Die Ablehnung des Vaters (oder der Mutter) vollzieht sich dann in Ritualen: Die Kinder sprechen oft formelhaft, "spulen" auswändig Gelerntes ab. Sie verwenden Begriffe, die nicht altersgemäß sind, antworten reflexartig. Ein sechsjähriger Junge antwortete beispielsweise einem Gutachter auf die Frage, warum er seinen Papa nicht mag: "Mit Dir red’ ich nicht, ich sag’s nur meiner Mama und dem Rechtsanwalt."

Das Urteilsvermögen des Kindes wird in solchen Fällen beherrscht von einem Schwarzweißschema: Alles, was mit dem "fernen" Elternteil zusammenhängt – Großeltern, Onkel, Tanten, wird abgelehnt. Auch einst schöne Erlebnisse werden negativ umgedeutet. Umgekehrt wird das Umfeld des "nahen" Elternteils ausschließlich positiv bewertet. Aus Angst auch noch den "nahen" Elternteil zu verlieren, unterwirft sich das Kind, zeigt ihm seine unbedingte Loyalität, indem es sich gegenüber dem "fernen" Elternteil abschottet. Auch wenn es paradox ist, die Ablehnung schafft insbesondere kleinen Kindern Erleichterung, der Loyalitätskonflikt zwischen den Eltern wird verdrängt.

Die Biografie von PAS-Opfern belegt jedoch, dass verdrängte Konflikte zu Gemütskrankheiten führen können, manchmal erst im Erwachsenenalter.
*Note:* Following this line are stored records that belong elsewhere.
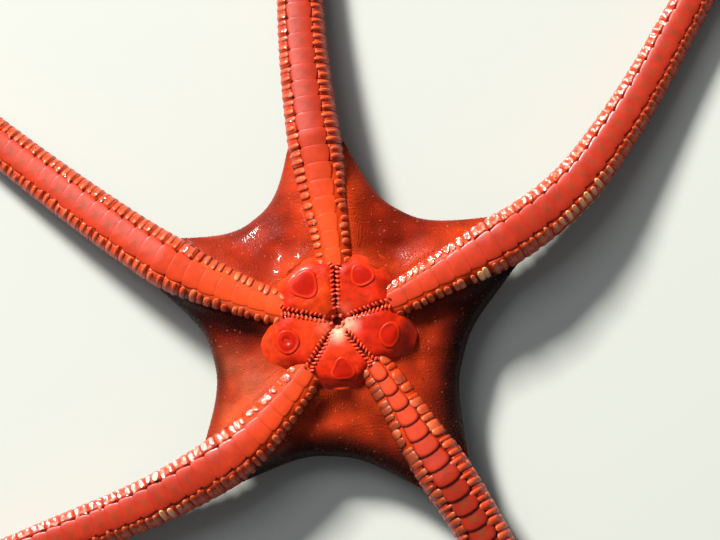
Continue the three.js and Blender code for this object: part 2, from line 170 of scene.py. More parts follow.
@dataclass(frozen=True)
class Shape:
    """A mesh before Blender has it."""

    points: Array  # places in metres, one row each
    faces: tuple[Array, ...]  # faces of four points, and faces of three, as numbers of points
    places: tuple[Array, ...]  # places of both kinds' corners on the bake map
    marks: Marks  # numbers from 0 to 1 at each point, which the finish reads by name

    @staticmethod
    def joined(shapes: Sequence["Shape"]) -> "Shape":
        """One shape that holds several, side by side.

        Args:
            shapes: The shapes, which may have different marks.

        Returns:
            Their points and faces in order, with 0 for a mark that a shape lacks.
        """
        counts = [len(shape.points) for shape in shapes]
        starts = np.cumsum([0] + counts[:-1])
        names = sorted({name for shape in shapes for name in shape.marks})
        marks = {name: [s.marks.get(name, np.zeros(n)) for s, n in zip(shapes, counts)] for name in names}
        return Shape(
            np.concatenate([shape.points for shape in shapes]),
            tuple(np.concatenate([s.faces[k] + start for s, start in zip(shapes, starts)]) for k in (0, 1)),
            tuple(np.concatenate([s.places[k] for s in shapes]) for k in (0, 1)),
            {name: np.concatenate(values) for name, values in marks.items()},
        )

    def capped(self, columns: int, pole: Sequence[float], first: bool, marks: dict[str, float]) -> "Shape":
        """Closes one end of a closed grid with a fan to one point.

        Args:
            columns: Points in a row of the grid.
            pole: The point.
            first: Whether the fan closes the first row, not the last.
            marks: Marks of the point.

        Returns:
            The grid and the fan.
        """
        row = slice(0, columns) if first else slice(-columns, None)
        ahead, behind = (0, 3) if first else (2, 1)
        rim, places = self.faces[0][row], self.places[0][row]
        fan = np.stack([rim[:, behind], np.full(columns, len(self.points)), rim[:, ahead]], axis=1)
        middle = np.broadcast_to(places[:, (ahead, behind)].mean(axis=(0, 1)), (columns, 2))
        fan_places = np.stack([places[:, behind], middle, places[:, ahead]], axis=1)
        return Shape(
            np.concatenate([self.points, np.reshape(pole, (1, 3))]),
            (self.faces[0], np.concatenate([self.faces[1], fan])),
            (self.places[0], np.concatenate([self.places[1], fan_places])),
            {name: np.append(values, marks.get(name, 0.0)) for name, values in self.marks.items()},
        )

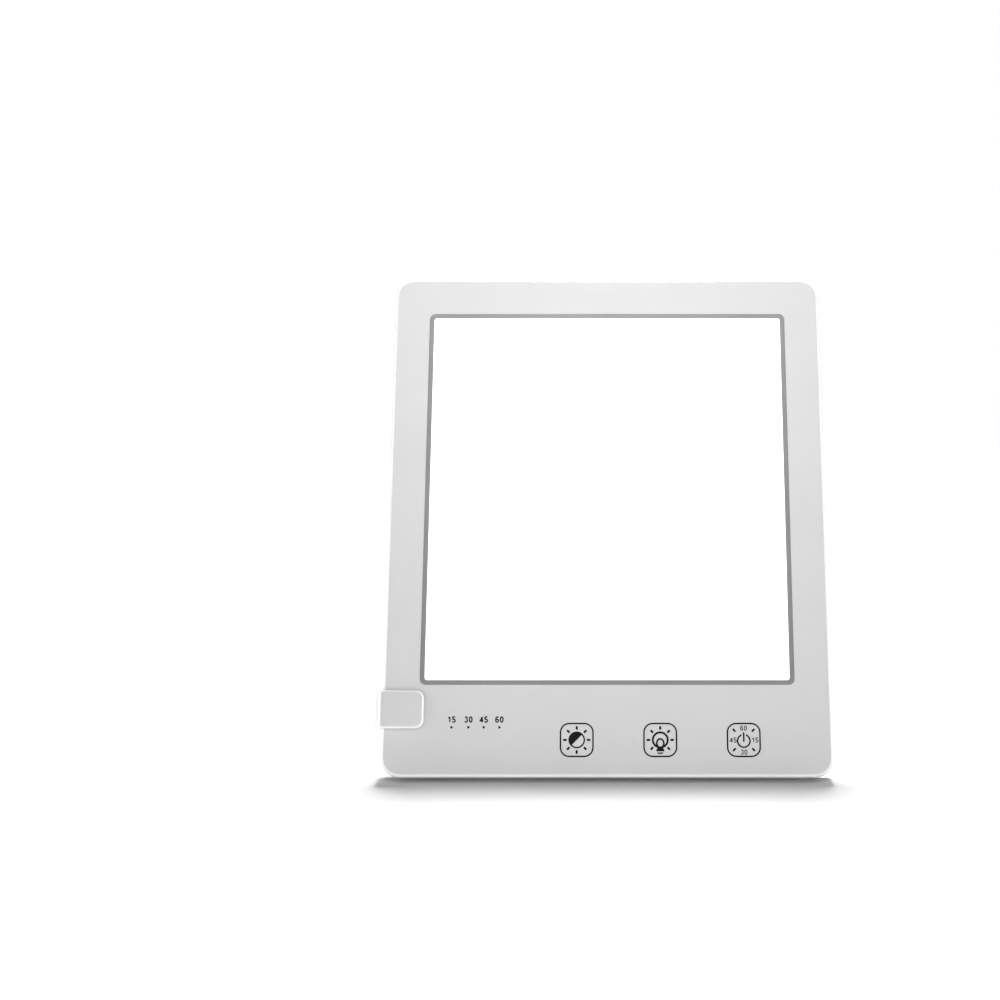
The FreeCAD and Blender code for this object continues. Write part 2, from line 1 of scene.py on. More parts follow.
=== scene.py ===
# %% [markdown]
# # A slim light panel on a clip-on leg
# The object is a thin white panel with a lit opal window, touch keys printed on its chin, and a small clip whose
# folding leg props it leaning back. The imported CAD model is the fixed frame: it says where everything is. This file
# makes the looks around it: the shells with their rounded edges, the printed marks, and a finish for every part.
# %% Load the frame
import json
import math

import bmesh
import bpy
from mathutils import Matrix, Vector


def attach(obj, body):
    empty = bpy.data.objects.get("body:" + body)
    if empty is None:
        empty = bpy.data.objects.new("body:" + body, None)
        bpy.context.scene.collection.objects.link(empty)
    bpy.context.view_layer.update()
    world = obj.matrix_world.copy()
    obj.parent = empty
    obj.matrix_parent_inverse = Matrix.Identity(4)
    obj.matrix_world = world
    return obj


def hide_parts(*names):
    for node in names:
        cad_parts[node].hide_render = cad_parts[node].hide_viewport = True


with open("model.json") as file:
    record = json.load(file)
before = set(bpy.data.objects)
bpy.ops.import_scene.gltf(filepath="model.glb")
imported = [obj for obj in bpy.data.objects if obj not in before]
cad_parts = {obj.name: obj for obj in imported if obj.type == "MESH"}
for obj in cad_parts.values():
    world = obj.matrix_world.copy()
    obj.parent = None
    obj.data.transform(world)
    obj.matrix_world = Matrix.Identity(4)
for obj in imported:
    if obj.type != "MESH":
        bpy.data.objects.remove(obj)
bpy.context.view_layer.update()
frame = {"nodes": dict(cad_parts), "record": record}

# %% [markdown]
# ## The panel's own upright frame
# The panel leans back, which makes every size awkward to write. A maker would draw it upright and lean it at the end,
# so the pieces here are drawn upright in millimetres (x across, y into the panel, z up from its lower edge), and one
# matrix leans them and shrinks them to metres. The lean comes from the window's mount, the place from the side frame.
# %% Find the lean and the panel's corner
mounts = {mount["name"]: mount for mount in frame["record"]["mounts"]}
facing = Vector(mounts["light_window"]["axis"])
lean = math.atan2(facing.z, -facing.y)
lean_turn = Matrix.Rotation(-lean, 4, "X")
MM = 0.001


def spread(node, matrix):
    """Lowest and highest corner of a CAD node's points, seen through a matrix."""
    points = [matrix @ vertex.co for vertex in frame["nodes"][node].data.vertices]
    low = Vector([min(point[axis] for point in points) for axis in range(3)])
    high = Vector([max(point[axis] for point in points) for axis in range(3)])
    return low, high


frame_low, frame_high = spread("side_frame", lean_turn.inverted())
corner = Vector(((frame_low.x + frame_high.x) / 2, frame_low.y, frame_low.z))
to_world = Matrix.Translation(lean_turn @ corner) @ lean_turn @ Matrix.Scale(MM, 4)
to_panel = to_world.inverted()


def local_box(node):
    """Where a CAD node lies in the upright frame, in millimetres."""
    return spread(node, to_panel)


panel_low, panel_high = local_box("side_frame")
outer_width = panel_high.x - panel_low.x
outer_height = panel_high.z
outer_depth = panel_high.y
print("lean in degrees:", round(math.degrees(lean), 2))
print("panel in millimetres:", [round(v, 2) for v in (outer_width, outer_depth, outer_height)])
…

Die Ängste der PAS-Auslöser sind vielfältig und individuell unterschiedlich. Fast jede Scheidung löst bei den Betroffenen materielle Ängste aus. Es liegt für viele nahe, die Kinder an sich zu binden und sich somit langfristig durch Unterhaltszahlungen abzusichern. Auch die Angst vor Einsamkeit, die unbewusste Angst vor dem Machtverlust über den verlorenen Partner sind Ursachen, warum Kinder instrumentalisiert werden. Hinzu kommen mangelndes Selbstbewusstsein und fehlende Distanz zum eigenen Handeln.

Sensibilisierte Gutachter

Der Ansatz zu einer Lösung der Konflikte liegt in der Regel in einer Kooperation zwischen Familiengerichten und psychologischen Gutachtern. Voraussetzung ist, dass Familienrichter und Gutachter für die Problematik sensibilisiert werden. Mit Hilfe eines erfahrenen Psychologen kann über den Familienrichter der Kontakt zwischen dem "ausgesperrten" Elternteil und den Kindern wieder in die Wege geleitet werden. Wichtig sind klare Besuchsregelungen. Als wirksam hat sich erwiesen, wenn bei fortgesetzter Kindesmanipulation der Entzug der elterlichen Sorge angedroh wird.

Väter und Mütter, die auf Grund von PAS ihre Kinder nicht sehen dürfen, sollten sich – das raten Betroffene – nicht auf Justiz oder Jugendamt verlassen, denn dort herrsche oft die Auffassung vor, gegen den Willen der Kinder und der Mutter könne man nichts machen. Nach den Motiven der Ablehnung werde nur selten gefragt. Dennoch sollten Betroffene im Interesse ihrer Kinder nicht resignieren, denn Kinder brauchen beide Eltern für eine gesunde Entwicklung.